People with Purpose: 50 years and still going strong

Posted on 24 Apr 2024

By Greg Thom, journalist, Institute of Community Directors Australia

Jane Scotcher

Even as a young girl, Adelaide’s Women’s and Children’s Hospital Foundation CEO Jane Scotcher knew she was destined for a career caring for others.

What attracted you to a career in the healthcare sector?

I always wanted to be a nurse.

Maybe it was because my mum was a nurse. Maybe it was because my dad had his first heart attack when I was five, and so there were lots of hospital visits during his life.

I was just one of those people who always knew that that was going to be my career. I never actually considered anything else.

Did you ever think you would rise to the position of CEO in this area way back at the beginning?

I would never, ever have even contemplated it.

I loved clinical nursing and I loved my colleagues, patients and their families. I never saw myself in a management role, and absolutely never saw myself in an office environment.

At around 30, I was given a book called From Clinician to Manager about the challenges of making that transition from clinical work to management and the positive impact you can have on more people in a management role.

So I moved initially into clinical management, and then my career developed from there.

What key lessons have you learned along the way?

My key lessons include being honest with yourself; integrity is a very big thing for me and is definitely my guide.

Also to bring kindness and compassion into the workplace, understanding that hard conversations can take place if there is an environment of trust and respect.

Balance is also important – I may not always be great at it personally; however, I do establish my own boundaries and encourage staff to establish their own.

I’m also a values-driven leader and strive to create a positive culture within our workplace. In a happy, supportive working environment, you achieve better results from the people you work with.

I think that as a CEO, you need to build a strong team around you. You don't have to be the expert in all areas, but you must be a leader, to share the vision, build the strategy and give the support which enables people to be their best.

Cheque Presentation 1 24
"My key lessons include being honest with yourself; integrity is a very big thing for me and is definitely my guide."
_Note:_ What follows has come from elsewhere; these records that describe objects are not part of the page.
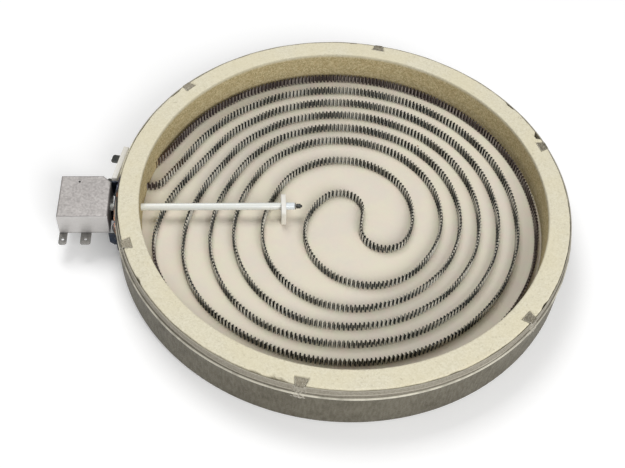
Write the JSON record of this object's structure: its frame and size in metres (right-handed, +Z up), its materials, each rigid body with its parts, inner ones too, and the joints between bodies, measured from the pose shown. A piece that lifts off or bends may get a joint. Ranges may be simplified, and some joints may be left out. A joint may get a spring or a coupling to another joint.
{
  "type": "radiant hob heating element",
  "caption": "Round radiant heater for a glass-ceramic hob: a spiral corrugated ribbon in an insulated steel dish, with a rod-type temperature limiter on its side.",
  "frame": {"origin": "centre of the steel dish's flat underside", "axes": "+Z up through the open face towards the glass, +X along the limiter's rod away from its switch head, +Y completes the right-handed set"},
  "size_m": [0.3124, 0.2786, 0.034],
  "materials": {
    "dish_steel": "aluminised sheet, dulled and stained khaki by heat",
    "insulation_cake": "pressed microporous insulation, matt, faintly pink and yellow",
    "vermiculite": "moulded vermiculite, granular, cream",
    "ribbon_alloy": "iron-chromium-aluminium strip, dark heat oxide",
    "steatite": "unglazed steatite ceramic",
    "tube_ceramic": "smooth white ceramic tube",
    "cover_steel": "satin sheet steel",
    "terminal_steel": "plated steel, slightly dulled",
    "oxidised_steel": "heat-blackened steel",
    "spring_bronze": "rolled spring bronze",
    "silver_alloy": "silver contact alloy"
  },
  "bodies": {
    "element": {"dish": "dish_steel", "base_insulation": "insulation_cake", "insulation_ring": "vermiculite", "heater_ribbon": "ribbon_alloy", "terminal_block": "steatite", "heater_terminal_1": "oxidised_steel", "heater_terminal_2": "oxidised_steel", "limiter_tube": "tube_ceramic", "standoff_plate": "steatite", "end_collar": "terminal_steel", "expansion_rod": "oxidised_steel", "rod_nut": "oxidised_steel", "limiter_base": "steatite", "limiter_cover": "cover_steel", "limiter_bracket": "oxidised_steel", "limiter_terminal_fixed": "terminal_steel", "limiter_terminal_spring": "terminal_steel", "signal_terminal_spring": "terminal_steel", "signal_terminal_fixed": "terminal_steel", "limiter_arm_rivet": "terminal_steel", "signal_arm_rivet": "terminal_steel", "limiter_fixed_contact": "silver_alloy", "signal_fixed_contact": "silver_alloy", "base_rivet_1": "terminal_steel", "base_rivet_2": "terminal_steel", "bracket_screw_1": "terminal_steel", "bracket_screw_2": "terminal_steel"},
    "plunger": {"plunger": "steatite"},
    "limiter_arm": {"limiter_contact_arm": "spring_bronze", "limiter_moving_contact": "silver_alloy"},
    "signal_arm": {"signal_contact_arm": "spring_bronze", "signal_moving_contact": "silver_alloy"}
  },
  "joints": [
    {"name": "plunger_stroke", "type": "slide", "parent": "element", "child": "plunger", "axis": [-1, 0, 0], "range_m": [0, 0.0008], "stiffness_N_per_m": 500},
    {"name": "limiter_arm_flex", "type": "hinge", "parent": "element", "child": "limiter_arm", "pos_m": [-0.15435, 0.011, 0.0205], "axis": [0, 0, -1], "range_deg": [0, 4.2]},
    {"name": "signal_arm_flex", "type": "hinge", "parent": "element", "child": "signal_arm", "pos_m": [-0.16035, -0.011, 0.0205], "axis": [0, 0, 1], "range_deg": [0, 4.2]}
  ],
  "couplings": [
    {"joint": "limiter_arm_flex", "follows": "plunger_stroke", "rad_per_m": 90.909},
    {"joint": "signal_arm_flex", "follows": "plunger_stroke", "rad_per_m": 90.909}
  ]
}
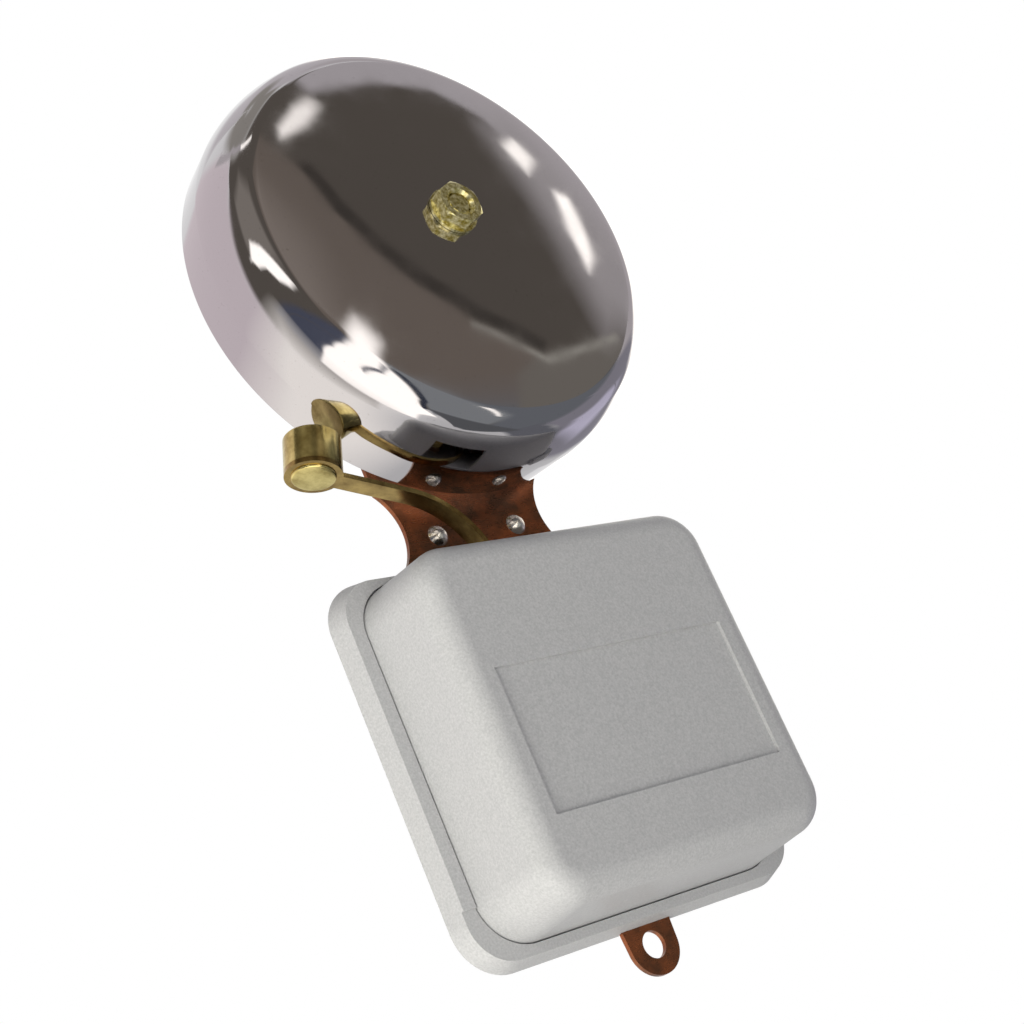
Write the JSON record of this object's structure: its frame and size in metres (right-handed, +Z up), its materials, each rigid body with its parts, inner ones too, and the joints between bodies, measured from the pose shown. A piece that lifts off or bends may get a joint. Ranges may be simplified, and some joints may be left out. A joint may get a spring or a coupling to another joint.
{
  "type": "enclosed electric bell",
  "caption": "Wall bell with a chromed gong above a grey covered make-and-break mechanism and a side striker on a bent arm.",
  "frame": {"origin": "centre of the screw hole in the lower lug, on the wall face", "axes": "+X to the right seen from the front, +Z up the wall, +Y into the wall, so the front faces -Y"},
  "size_m": [0.0762, 0.029, 0.1525],
  "materials": {
    "copper_washed_steel": "satin",
    "grey_moulding": "fine grain",
    "chrome_gong": "polished",
    "nickel_steel": "polished",
    "yellow_zinc_steel": "yellow passivated zinc",
    "zinc_steel": "bright zinc",
    "brass": "satin",
    "bronze": "rolled",
    "silver": "polished",
    "soft_iron": "zinc flash",
    "spring_steel": "blued",
    "enamelled_copper": "enamelled wire",
    "bobbin_plastic": "natural",
    "phenolic": "moulded"
  },
  "bodies": {
    "frame_and_gong": {"chassis_plate": "copper_washed_steel", "gong_bracket": "copper_washed_steel", "bracket_rivets": "nickel_steel", "base_tray": "grey_moulding", "cover": "grey_moulding", "cover_screws": "zinc_steel", "gong": "chrome_gong", "gong_post": "yellow_zinc_steel", "gong_washer": "yellow_zinc_steel", "gong_nut": "yellow_zinc_steel", "magnet_yoke": "soft_iron", "magnet_cores": "soft_iron", "coil_bobbins": "bobbin_plastic", "coil_windings": "enamelled_copper", "core_screws": "zinc_steel", "yoke_screws": "zinc_steel", "contact_screw": "brass", "contact_locknut": "brass", "contact_post": "brass", "terminal_block": "phenolic", "terminal_plate": "brass", "terminal_screw": "brass", "contact_post_screw": "brass", "block_screws": "zinc_steel", "spring_post": "zinc_steel", "spring_clamp": "zinc_steel", "clamp_screws": "zinc_steel", "spring_post_screw": "zinc_steel", "coil_leads": "enamelled_copper"},
    "hammer": {"armature": "soft_iron", "armature_spring": "spring_steel", "spring_rivets": "brass", "arm_rivets": "brass", "hammer_arm": "brass", "striker": "brass", "contact_spring": "bronze", "contact_tip": "silver"}
  },
  "joints": [
    {"name": "hammer_swing", "type": "hinge", "parent": "frame_and_gong", "child": "hammer", "pos_m": [-0.00635, -0.0095, 0.014], "axis": [0, 1, 0], "range_deg": [0, 0.72], "stiffness_Nm_per_rad": 0.6, "springref_deg": -0.57, "deforming": ["armature_spring"]}
  ]
}
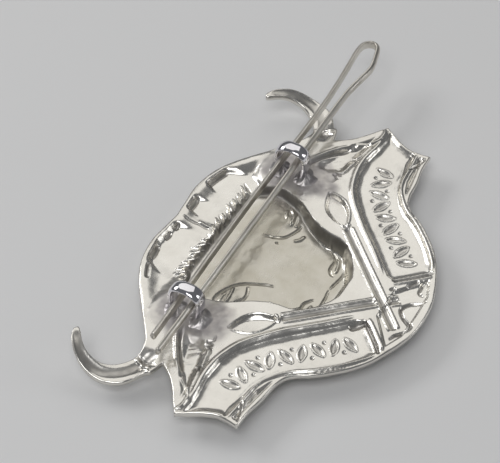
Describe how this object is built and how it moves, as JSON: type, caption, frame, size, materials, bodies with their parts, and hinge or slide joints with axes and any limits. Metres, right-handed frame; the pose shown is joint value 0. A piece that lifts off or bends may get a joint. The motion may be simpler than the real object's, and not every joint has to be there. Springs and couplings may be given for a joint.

What is the most satisfying part of your job as CEO of the Women's & Children's Hospital Foundation?

This is my 50th year in the healthcare industry.

Most people work for four decades, and this is my fifth – imagine that!

I've had a career in the public, private and not-for-profit sectors, and the privilege of this job as CEO of the Women’s & Children’s Hospital Foundation (WCHF) is that it's very diverse.

You meet so many people from all sectors of the community and it’s all about people for me; it's about building relationships.

Like the Women’s and Children’s Health Network, the WCH Foundation has grown to have an impact statewide, partnering to create healthier futures for women, children and their families.

If you could wave a magic wand, what would be the one thing you would change to improve the wellbeing of women and children?

Equity and access to healthcare close to home.

Women and children are part of a family unit, and just caring for each of them individually is not going to make the change that is required.

Being there for that whole family to enable them to support each other and get wider support when they need it will create better health and wellbeing outcomes in the long term.